The Minister was as usual evasive in his reply. This is the reply he gave me—
"In the absence of evidence on the contingencies put forward by the Deputy, namely, that industrial depression is the result of unreasonable restriction of credit by the banks, I am not at present prepared to adopt the Deputy's suggestion."
I am glad that the Minister has told us that, as a result of his experience— and the experience one gets is in a dear school—his view is quite different because he is confronted with the situation that he has admitted to the Dáil. He admits that what I conveyed on the 11th December last is a fact. He has produced evidence to convict himself. It is an extraordinary state of affairs in any State, and especially in a new State like the Free State, that the banking institutions will not have as much confidence in the Government of the country as would enable them to advance three-quarters of a million of money for the development of the industries of the country which help to a large extent the prosperity of the banks themselves. The prosperity of the people and the development of the country is very largely bound up, and helps, to a considerable extent, to make banking institutions more prosperous.

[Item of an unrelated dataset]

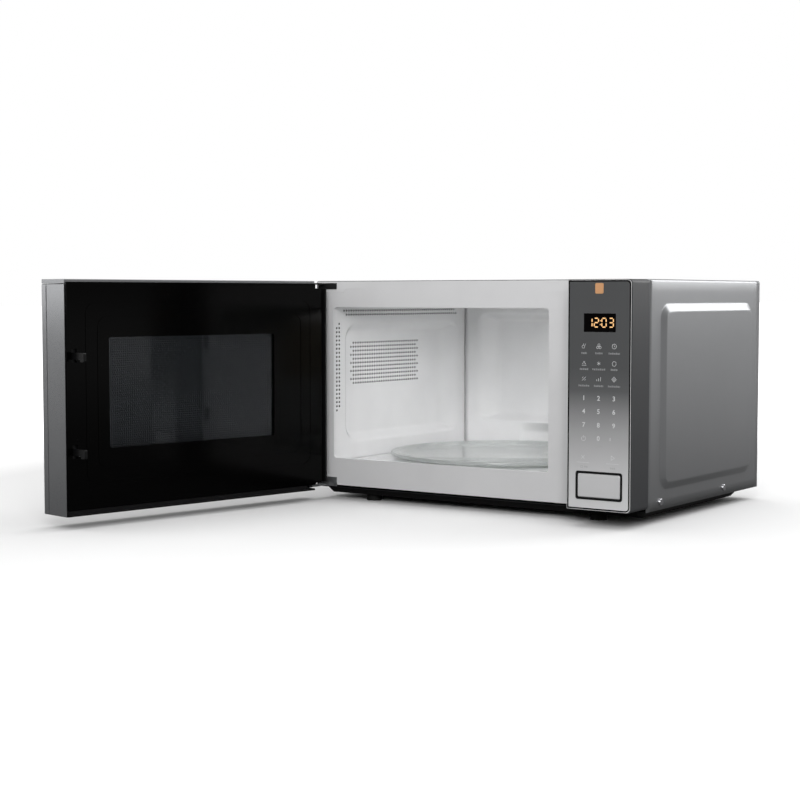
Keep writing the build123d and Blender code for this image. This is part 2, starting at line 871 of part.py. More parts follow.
def make_turntable_drive():
    """Slow motor under the floor, its shaft, and the three-armed coupler."""
    top = recess_z - wall
    ear_x = motor_radius + motor_ear_reach
    ear_y = motor_ear_width / 2
    motor = rod((table_x, table_y, top - motor_height), (0, 0, 1), motor_height, motor_radius)
    motor += block(
        table_x - ear_x, table_x + ear_x, table_y - ear_y, table_y + ear_y, top - motor_ear_thickness, top
    )
    bore_z = top - motor_bore_depth
    motor -= rod((table_x, table_y, bore_z), (0, 0, 1), 12, motor_shaft_radius + running_clearance)
    keep("turntable_motor", motor)
    shaft_z0 = top - shaft_below_floor
    shaft_z1 = recess_z + shaft_above_recess
    shaft = rod((table_x, table_y, shaft_z0), (0, 0, 1), shaft_z1 - shaft_z0, motor_shaft_radius)
    keep("turntable_shaft", shaft)
    z0 = recess_z + coupler_above_recess
    z1 = plate_z0 - assembly_clearance
    coupler = rod((table_x, table_y, z0), (0, 0, 1), z1 - z0, coupler_boss_radius)
    for turn in range(3):
        arm = block(
            0, coupler_radius, -coupler_arm_width / 2, coupler_arm_width / 2,
            plate_z0 - lug_height - coupler_arm_below_lug, z1,
        )
        coupler += Pos(table_x, table_y) * Rot(0, 0, 120 * turn) * arm
    coupler -= rod((table_x, table_y, z0 - 1), (0, 0, 1), shaft_z1 - z0 + 1, motor_shaft_radius)
    keep("turntable_coupler", coupler)


def make_roller_ring():
    """Plastic ring with three stub axles, and a roller on each."""
    inner_radius = roller_track_radius - roller_width / 2 - ring_width - ring_clearance
    z0 = roller_z - ring_height / 2
    ring = tube((table_x, table_y, z0), (0, 0, 1), ring_height, inner_radius + ring_width, inner_radius)
    start = inner_radius + ring_width / 2
    end = roller_track_radius + roller_width / 2
    for turn in range(3):
        place = Pos(table_x, table_y) * Rot(0, 0, 90 + 120 * turn)
        axle = rod((start, 0, roller_z), (1, 0, 0), end + ring_clearance - start, roller_axle_radius)
        cap_x = end + ring_clearance
        cap = rod((cap_x, 0, roller_z), (1, 0, 0), axle_cap_length, roller_axle_radius + axle_cap_lip)
        ring += place * (axle + cap)
        wheel = tube(
            (roller_track_radius - roller_width / 2, 0, roller_z), (1, 0, 0), roller_width, roller_radius,
            roller_axle_radius + running_clearance,
        )
        keep(f"roller_{turn + 1}", place * wheel)
    keep("roller_ring", ring)


# ---- hinges -----------------------------------------------------------------------------------------
def hinge_arm(z0, reach):
    """Flat arm from behind the front plate's face out to the hinge line, with a rounded end."""
    arm = block(
        pivot_x - hinge_arm_width / 2, pivot_x + hinge_arm_width / 2, pivot_y, front_y, z0,
        z0 + hinge_arm_thickness,
    )
    arm += rod((pivot_x, pivot_y, z0), (0, 0, 1), hinge_arm_thickness, hinge_arm_width / 2)
    foot_z0, foot_z1 = (z0 - reach, z0 + hinge_arm_thickness) if reach > 0 else (z0, z0 - reach)
    foot = block(
        pivot_x - hinge_arm_width / 2, pivot_x + hinge_foot_length, front_y - hinge_foot_thickness, front_y,
        foot_z0, foot_z1,
    )
    return arm + foot


def make_hinges():
    """Upper and lower hinge brackets, each with the riveted pin on which the door turns."""
    upper_z = door_z1 - hinge_notch_height + hinge_arm_drop
    lower_z = door_z0 + hinge_notch_height - hinge_arm_drop - hinge_arm_thickness
    upper_pin = rod((pivot_x, pivot_y, upper_z), (0, 0, -1), pivot_length, pivot_radius)
    lower_pin = rod((pivot_x, pivot_y, lower_z + hinge_arm_thickness), (0, 0, 1), pivot_length, pivot_radius)
    keep("upper_hinge", hinge_arm(upper_z, upper_hinge_foot) + upper_pin)
    keep("lower_hinge", hinge_arm(lower_z, -lower_hinge_foot) + lower_pin)


def hinge_notches():
    """Spaces at the door's hinge corners that the two arms turn in."""
    x1 = pivot_x + hinge_notch_reach
    y0 = pivot_y - hinge_arm_width / 2 - hinge_notch_front
    top = block(door_x0 - 1, x1, y0, door_y1 + 1, door_z1 - hinge_notch_height, door_z1 + 1)
    bottom = block(door_x0 - 1, x1, y0, door_y1 + 1, door_z0 - 1, door_z0 + hinge_notch_height)
    return top + bottom


# ---- door -------------------------------------------------------------------------------------------
def make_door_bezel():
    """Front bezel: a shallow tray whose face holds the outer glass."""
    rect = (door_x0, door_x1, door_z0, door_body_z1)
    body = rounded_slab("y", door_y0, bezel_y1, rect, 1.5)
    body -= rounded_slab("y", door_y0 + door_glass_thickness + 2, bezel_y1 + 1, inset(rect, door_wall), 1.0)
    body -= rounded_slab("y", door_y0 - 1, door_y0 + door_glass_thickness, inset(rect, door_glass_inset), 1.0)
    body -= rounded_slab("y", door_y0, bezel_y1, inset(rect, 22.0), 4.0)
    keep("door_bezel", swing_open(body - hinge_notches()))
    glass = rounded_slab(
        "y", door_y0 + 0.3, door_y0 + door_glass_thickness, inset(rect, door_glass_inset), 1.0
    )
    keep("door_glass", swing_open(glass))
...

Personally I am not prepared to do anything for private banking institutions which would enable them to get a greater dividend than they are getting to-day. I think they are doing very well. I have always tried to realise that the development of this country does not and cannot depend on physical effort, or on the willingness of the individual to work. While we are faced with a situation such as the Minister has now explained, it must be obvious to the Minister and to the Executive Council that they must have a considered and definite financial policy, such a policy as will prevent the savings of the people from being diverted into institutions which will work against the development of the State itself. If the Minister's action will, and I believe it will, tend to counteract the effect of what I have stated, I am prepared to go further than the Minister has asked, and in addition to the Vote now asked for, at a later stage to vote for a larger sum for the National Land Bank to do for the people of this country what the banks holding the surplus savings of the people are unwilling to do. According to the returns, and I am not quite sure if they can be relied on, the savings of the people have been put into banking institutions—the most powerful of which is registered in England—to the extent of £195,000,000. It is a disgraceful and discreditable state of affairs that the directors of these banks, having the use of £195,000,000 of the savings of the Irish people, are not prepared to advance £750,000 for the purpose of finding work for the unemployed and developing the industries of the State. That calls for immediate action on the part of the Ministers, and the Executive Council should realise that until they have a well-considered, definite financial policy there is no use in talking about work and developing the industries of the country.
A Deputy, who is a supporter of the Government Party, said in a speech recently that it was proposed to look for a loan of £20,000,000 for the purpose of making roads good, carrying out the Shannon scheme and the drainage of the Barrow, and other things not mentioned, but that Deputy did not explain whether the money was to be borrowed externally or internally, and I think that was important. It is all very well going out on electioneering stunts and making ridiculous statements like that and, perhaps, misrepresenting the Minister for Finance when other and more important things should be considered. There is one thing which I think may result from the disclosure of the Minister to-day, and that is that those who are anxious, apart from political views or factions, to develop the State, its industries and its natural resources—if they are the patriotic citizens they claim to be— rather than that their money should be diverted into the institutions which refuse not only to assist the State but who obstruct the State, will put it into the National Land Bank to assist the State and stop this anti-State activity. I hope patriotic citizens will think the matter over seriously, and if necessary withdraw their savings from banking institutions whose headquarters are in England, and who are playing England's game to-day. I was speaking to a prominent man quite recently who claims to come into contact with a prominent Minister of the English Government, and in a conversation they had recently this prominent Minister, who had a good deal to do with the setting up of the Free State through signing the Treaty, said that it was within the power of the British Government at any time to cripple the finances of the Free State and thereby the Government itself. I have no doubt he was speaking the truth. Deputy Good, in endeavouring to drive home this great argument about no income tax, spoke of the money diverted outside the Free State by reason of the difference in income tax charges in Great Britain and the Free State. The Deputy knows quite well—better than anybody—that this money was diverted outside the Free State before the Treaty was ratified.